You would think we would learn our lessons after a while; if we didn't stick to our resolutions last year, we almost certainly won't this year either, but no. Instead of doing the sensible thing this year and cutting down on my list of ways to better myself, I have added another one to the ever-growing group.

To actually write a regular blog.

Over the last 6 months (otherwise known as half a year) since I last posted, I have been reading a plethora of other blogs and trying to answer that age-old question, 'what makes these blogs good, and mine…let's just say, a bit less good?'. The answer, I have come to realise, is not some complicated formula or ingenious layout, but simply that they write regularly, and they write about what they know. In that light, I am not only going to try and post on my blog more than once between now and Christmas 2020, but also slim down what I actually write about. At the tender age of 20 (I keep telling people I'm almost 21 to make myself sound older, but my birthday is in reality still over 4 months away) I can't pretend to have much experience of anything really, but the two things I can at least make a go of trying to write about are:

1) being a student
2) being a Christian

So my blog is going to try and describe the ups, the downs, and the mundane in-betweens that occur in the life of a university student who is trying to get a good degree, have fun, and follow Jesus. Often it will be me trying to work out how these three things go together, and how I can get as much out of it #studentlife as I can, whilst still living the 'life to the full' that Jesus promises (John 10:10).

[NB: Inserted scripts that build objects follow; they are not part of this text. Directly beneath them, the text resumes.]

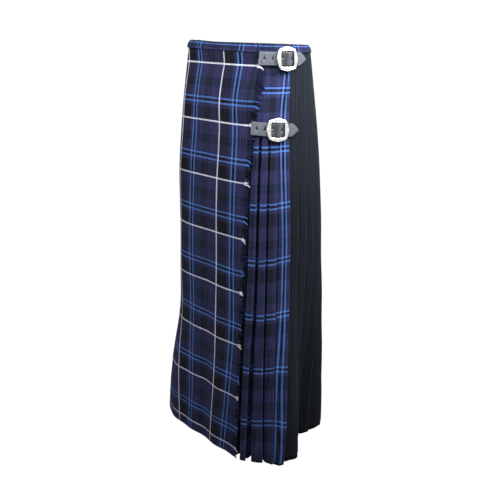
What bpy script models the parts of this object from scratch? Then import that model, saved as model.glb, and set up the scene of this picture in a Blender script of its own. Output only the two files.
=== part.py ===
"""A floor-length pleated wrap kilt on a general figure, with nobody in it.

The front faces -Y and the wearer's left, where the kilt buckles, is +X. Z is up and the origin is the
centre of the waist opening, level with the top of the waistband.

Every piece of cloth is a wall carried down the kilt. In plan the kilt follows one closed outline at each
height. A place on it is an arc, measured along the outline from the centre front and growing towards the
wearer's left, and a height above the outline, which is negative on the wearer's side.
"""

from collections import namedtuple

import bmesh
import bpy
import numpy as np
from mathutils import Matrix, Vector

# Driving dimensions, in metres.
LENGTH = 0.970
CLOTH = 0.0012
LAYER = 0.0017
SEAM = 0.0003
BAND_WIDTH = 0.017
APRON_RETURN = 0.042
UNDERLAP = 0.008
APRON_LAP = 0.012
FACE_HOLD = 0.001
FACE_RISE = 0.0035
LEFT_PLEATS = 4
BACK_PLEATS = 19
RIGHT_PLEATS = 4
CREASE_GAP = 0.003
STRAP_WIDTH = 0.029
STRAP_THICKNESS = 0.002
STRAP_POINT = 0.020
STRAP_BLUNT = 0.0008
CHAPE_HALF_WIDTH = 0.0125
CHAPE_THICKNESS = 0.0012
BAR_RADIUS = 0.0013
PRONG_RADIUS = 0.0009

# The outline at each drop below the waist: its centre, its half width and its depths to the front and the
# back, with how square each corner is, where 2 is an ellipse.
Outline = namedtuple(
    "Outline",
    "drop centre_x centre_y half_width front_depth back_depth left_corner right_corner back_corner",
)
OUTLINES = [
    Outline(0.00, 0.000, -0.004, 0.150, 0.111, 0.119, 2.8, 3.5, 2.1),
    Outline(0.12, 0.002, -0.004, 0.156, 0.127, 0.137, 3.1, 4.2, 2.2),
    Outline(0.26, 0.013, -0.001, 0.160, 0.146, 0.144, 3.8, 5.2, 2.1),
    Outline(0.55, 0.027, -0.011, 0.165, 0.157, 0.145, 4.8, 5.1, 2.3),
    Outline(0.97, 0.020, -0.034, 0.215, 0.177, 0.138, 6.3, 2.9, 2.1),
]

# Where the apron's free edge, the fold at its other side and the folds of the left pleats lie at each drop,
# as arcs, with how far the fringe reaches past the edge and how far the layers of a pleat stand apart.
Lie = namedtuple("Lie", "drop edge crease fold_1 fold_2 fold_3 fold_4 fringe stand")
LIES = [
    Lie(0.00, 0.112, -0.114, 0.124, 0.144, 0.167, 0.195, 0.010, 0.0017),
    Lie(0.06, 0.120, -0.114, 0.130, 0.150, 0.174, 0.203, 0.015, 0.0017),
    Lie(0.15, 0.118, -0.116, 0.140, 0.160, 0.185, 0.214, 0.014, 0.0017),
    Lie(0.26, 0.120, -0.120, 0.151, 0.174, 0.201, 0.231, 0.011, 0.0020),
    Lie(0.55, 0.127, -0.132, 0.165, 0.191, 0.222, 0.262, 0.009, 0.0030),
    Lie(0.97, 0.151, -0.160, 0.184, 0.231, 0.253, 0.285, 0.007, 0.0042),
]

# The deep soft folds that the hem falls into: the arc of each one's middle at the hem, how wide it is and
# how far out it stands there.
Flute = namedtuple("Flute", "arc width out")
FLUTES = [
    Flute(0.210, 0.022, -0.005),
    Flute(0.308, 0.034, 0.036),
    Flute(0.396, 0.036, -0.036),
    Flute(0.530, 0.045, 0.010),
    Flute(0.640, 0.040, -0.012),
    Flute(0.770, 0.045, 0.012),
    Flute(0.890, 0.045, -0.010),
]
FLUTES_START = 0.50
HEM_AROUND = 1.294

# The waist sits lower at the back than at the front, and the cloth is level again further down.
BACK_DIP = 0.009
BACK_DIP_ENDS = 0.40

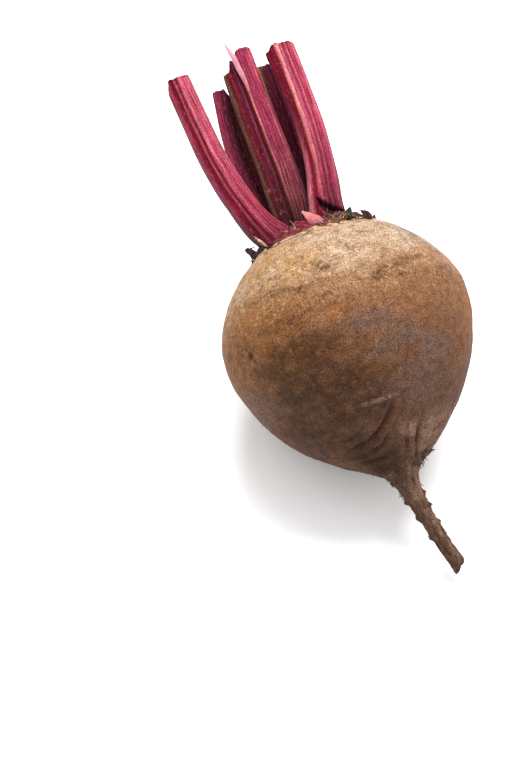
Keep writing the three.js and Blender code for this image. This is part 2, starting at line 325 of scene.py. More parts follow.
stumps = []
for direction, height, length, radius in ROOTLETS:
    bpy.ops.mesh.primitive_cone_add(
        vertices=10, radius1=radius * MM, radius2=radius * 0.45 * MM, depth=(length + 1.4) * MM,
        location=on_root(direction, height), rotation=(0, math.pi / 2 - 0.3, math.radians(direction)),
    )
    stumps.append(bpy.context.object)
bpy.ops.object.select_all(action="DESELECT")
for piece in stumps + [root]:
    piece.select_set(True)
bpy.context.view_layer.objects.active = root
bpy.ops.object.join()
finish_modifier("REMESH", mode="VOXEL", voxel_size=SKIN_MESH, adaptivity=0)
finish_modifier("SMOOTH", factor=0.5, iterations=4)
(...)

But hopefully, I will occasionally be able to share little revelations about how life as a Christian and life as a student can work together, and how living as one of these doesn't limit me also living as the other, but actually enhances it.

So this year, my plan is not only for my blog to become a 'whole new tree', but for me to follow its example and also change for the better…or if all else fails, at least it will give me something else to distract me from my essays.